The Dutch economy and public finances are currently in good shape. Wages are rising, and there have never been so many people employed. However, Minister Heinen emphasizes that there is work to be done. “Our starting position is good. We live in freedom and prosperity in one of the happiest countries in the world. To maintain this, significant choices are necessary, as we see expenditures rising. International unrest underscores the importance of greater defense investments. Additionally, spending on healthcare and social security is increasing. In short, we are at a crossroads. Let’s work together despite our differences and do what is necessary for a stronger Netherlands,” said the minister.

Key Measures

Persistently high inflation is making life more expensive. Therefore, the cabinet is extending the discount on fuel taxes, which will reduce prices at the pump after the New Year. Furthermore, the education opportunities scheme will remain in place, and there will be no cuts to regional public transport in 2026. Additionally, starting in 2028, more money (increasing to € 50 million structurally) will go to the prison system. This meets important requests from the House of Representatives.

Extending the fuel tax discount on gasoline and diesel until January 1, 2027, will cost the treasury € 1.7 billion. This will be covered by income from the CO2 tax on goods produced outside the EU (CBAM), a lower-than-previously-announced refund of the energy tax, and the elimination of certain specific cost items from the tax scheme for foreign workers temporarily in the Netherlands (ETK scheme), such as costs for fixed telephony.

Public Finances

The cabinet remains committed to budget discipline and trend-based budgeting policy. The basis for the budget for 2026 was laid in the Spring Memorandum. This included, in addition to the framework agreement, significant investments in defense (€ 1.2 billion structurally) and municipalities. These matters are now part of the Millionennota. All investments are covered by the cabinet within the budget. The same applies to several disappointments, for example, with gas revenues, EU contributions, and arising from the liquidation loss account ruling. The income and expenditure framework closes over the entire budget period. Thus, there is a balanced budget, and no bills are being pushed into the future.
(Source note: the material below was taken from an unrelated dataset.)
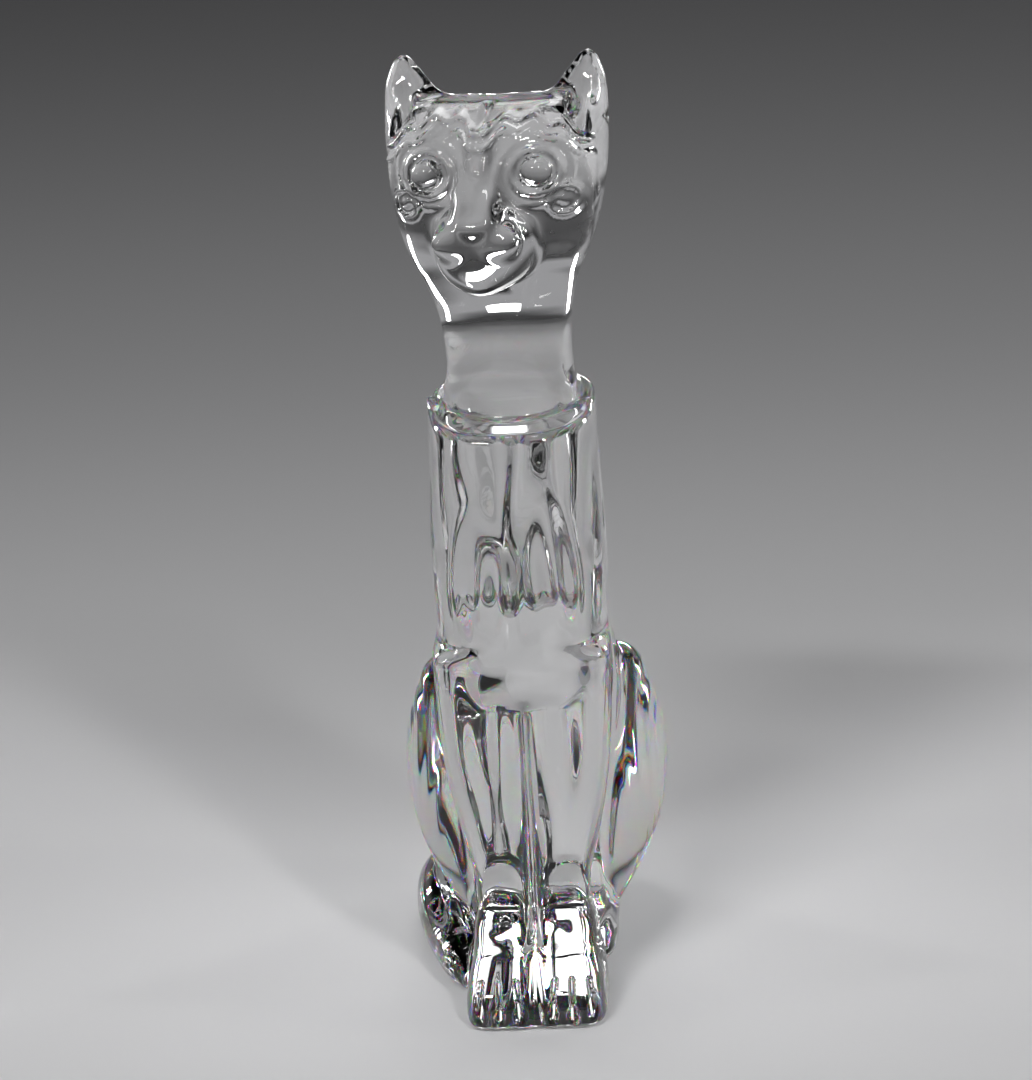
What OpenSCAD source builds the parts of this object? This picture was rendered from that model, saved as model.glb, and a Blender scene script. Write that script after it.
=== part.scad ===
// Seated cat figurine of solid clear crystal, standing on the flats of its paws, belly and tail.
// The cat faces -Y, its own left side is +X, and Z is up from the surface that it stands on.

/* [Body] */
// Height of the shoulders above the base
shoulder_h = 103; // [86:0.2:124]
// Width of the chest and trunk
chest_w = 30; // [25:0.2:37]
// Depth of the chest in front of the body's own axis
chest_front = 29.4; // [25:0.2:34]
// Depth of the back behind the body's own axis, at the shoulders
withers_back = 12; // [10:0.2:15]
// Depth of the whole figurine, from the front paws to the back of the tail
figure_d = 84.4; // [70:0.2:102]
// Height of the line where the chest ends over the forelegs
chest_line_h = 53; // [46:1:58]

/* [Neck and head] */
// Width of the neck at its narrowest
neck_w = 21.2; // [17.6:0.2:26]
// Length of the neck, from the shoulders to the underside of the jaw
neck_len = 15; // [12:0.5:20]
// Width of the head across the cheeks
head_w = 37.2; // [31:0.2:42]
// Height of the head, from the underside of the jaw to the crown
head_h = 35.5; // [30:0.5:43]
// Depth of the head, from the face to the back of the skull
head_d = 32.5; // [28:0.5:39]
// Angle by which the head looks towards the cat's right
head_turn = 7; // [0:1:15]
// Width of the muzzle
muzzle_w = 16.6; // [13.8:0.2:20]
// Distance by which the muzzle stands out of the face
muzzle_out = 9.5; // [8:0.5:11.5]
// Width of an ear at the crown
ear_w = 9.8; // [8:0.2:11]
// Height of an ear's tip above the crown
ear_tip_h = 6.8; // [5.5:0.1:9]
// Diameter of an eye
eye_d = 5.4; // [4.4:0.1:6.5]

/* [Legs] */
// Width of a foreleg above the paw
ankle_w = 9.5; // [8:0.1:11]
// Width of the groove between the forelegs
leg_gap = 0.5; // [0.3:0.1:1]
// Width of a front paw
paw_w = 12; // [10.5:0.1:13.4]
// Length of a front paw as a share of the figurine's depth
paw_share = 0.314; // [0.28:0.002:0.34]
// Height of a front paw at the ankle
paw_h = 14; // [12:0.5:16]
// Width of the figurine across the haunches
haunch_w = 47.2; // [40:0.2:56]
// Height of a haunch
haunch_h = 50; // [41.5:0.5:60]
// Width of a hind paw
hind_paw_w = 9; // [7.6:0.1:10.6]
// Distance by which a hind paw reaches forward, as a share of half the figurine's depth
hind_paw_share = 0.3; // [0.24:0.01:0.34]
// Height of a hind paw
hind_paw_h = 11; // [9:0.5:13]

/* [Tail] */
// Height of the tail at its root
tail_root_h = 11; // [9:0.1:13.4]
// Height of the tail at its tip
tail_tip_h = 8.2; // [7:0.1:9.8]

/* [Surface] */
// Radius of the polished edge round each resting face
base_edge = 1.2; // [0.6:0.1:1.8]
// Number of corners round a section
ring_n = 36; // [24:4:40]

/* [Hidden] */

crystal = [0.86, 0.91, 0.93, 0.45];
half_d = figure_d / 2;
depth_k = half_d / 42;                  // stretches the depths of the trunk and legs with the figurine's
rump_back = half_d - 1.2;
chest_r = chest_w / 2;
neck_r = neck_w / 2;
head_r = head_w / 2;
muzzle_r = muzzle_w / 2;
haunch_r = haunch_w / 2;
jaw_z = shoulder_h + neck_len;
crown_z = jaw_z + head_h;
face_y = -22.5;                         // front of the face under the muzzle
trunk_front = 18 * depth_k;                       // depth of the trunk behind the forelegs
leg_top_z = chest_line_h + 6;           // the foreleg's top, inside the chest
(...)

For 2026, the budget deficit is expected to be 2.9% of gross domestic product (GDP). An improvement of 0.7 percentage points compared to the Millionennota 2025. The deficit is expected to decrease further to 2.1% in 2030. The national debt is expected to be 47.8% of GDP by the end of 2026 (2.3 percentage points lower than previously expected last year). Thus, the Netherlands meets the European agreements regarding deficits (maximum 3%) and debt (60%). This also applies to the years 2027 to 2030.

Tax Plan 2026

The Tax Plan includes, in addition to tax measures that contribute to purchasing power, measures for a better tax system. For instance, tax evasion by adding a hint of dairy to soft drinks and vegetable and fruit juices will no longer be possible. Additionally, the air travel tax will have different rates for short, medium, and long flights. For shorter flights, you pay less than for longer flights. Longer flights to the Caribbean part of the Kingdom will fall under the lowest rate. Furthermore, there will be a focus on further greening the vehicle fleet in the Netherlands by promoting the use of emission-free cars.